Throughout, I found myself humbled by his vulnerability and empathy for himself, including and especially this willingness to share his own process as a storyteller.  I was also struck by what he was able to illuminate for me and help me to recognize about some of the influences of my own environment which I had stopped seeing long ago, despite calling myself an analyst of culture.   J

What he taught me about DC

When Po talks with Bart Hanford, a former Clinton White House staffer, about his professional struggles, Bart confesses:  “I’ve got to get over my inferiority complex”

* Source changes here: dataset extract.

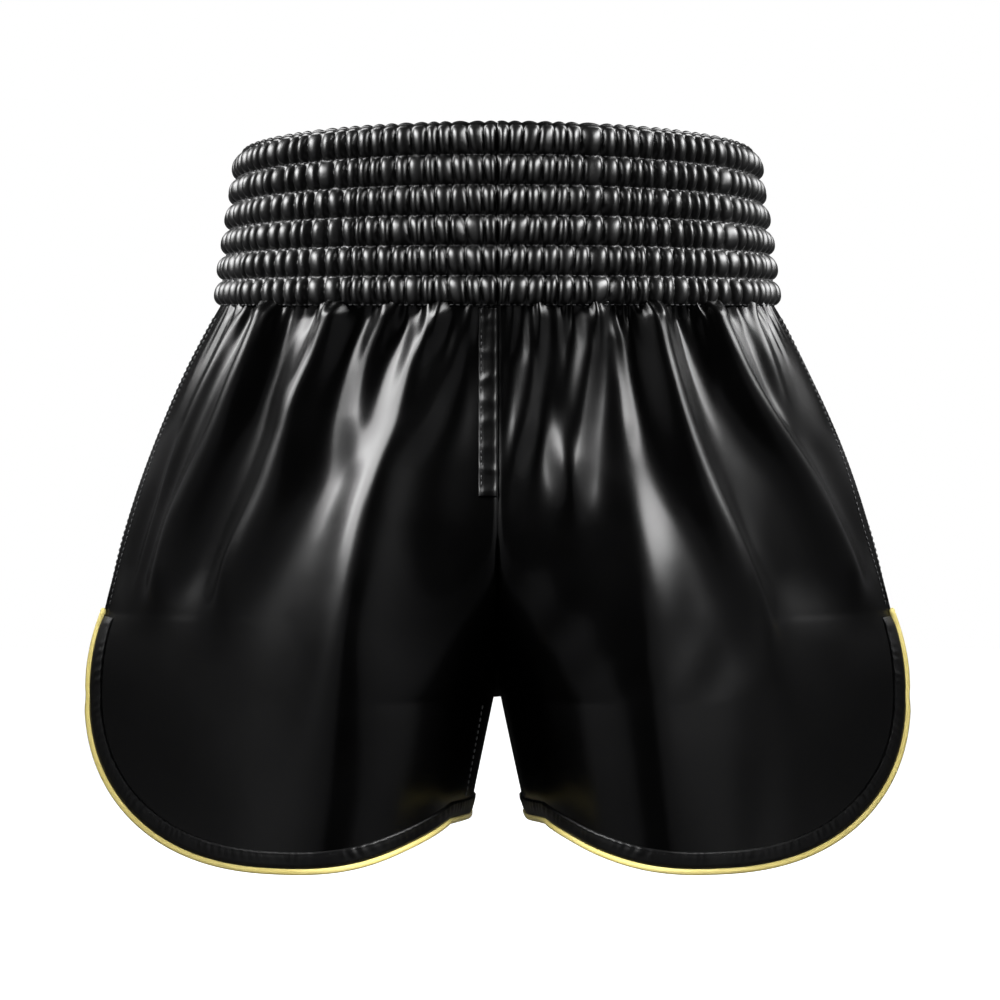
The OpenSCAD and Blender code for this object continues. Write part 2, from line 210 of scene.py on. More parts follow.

To which Po responds: “Or use common sense to tune it out.  You worked for the White House, for god’s sake.  That’s pretty impressive.”

“it is?”


“The honor of it is easy to forget in a town like this.  From the moment I came to Washington, I have been surrounded by the smartest people from the best schools and they seem to know something I don’t know, like they’ve all been taught a secret language.  And they have – the language of applications.  They’ve all been through it before. “

I hadn’t really thought before how so many of the people who are here, are here because they applied to be here (for work, for school, for a grant), they talked their way into being here, and if they did not have it before they came, they get it while they are here.  I chuckled in spite of myself when Bronson observed at another point in the book “the culture of DC turns everyone into expert spinmeisters.”  What I had stopped recognizing were the ways this city and this country has taught me to be always wanting more – a job with more responsibility, more prestige, more challenge – without thinking why.  Sometimes the courage to trust your voice and uncover your true calling is as simple as finding the courage to own that you do enough, have enough and are enough.   I am inspired by him and by these stories that he so expertly renders to strive for simplicity.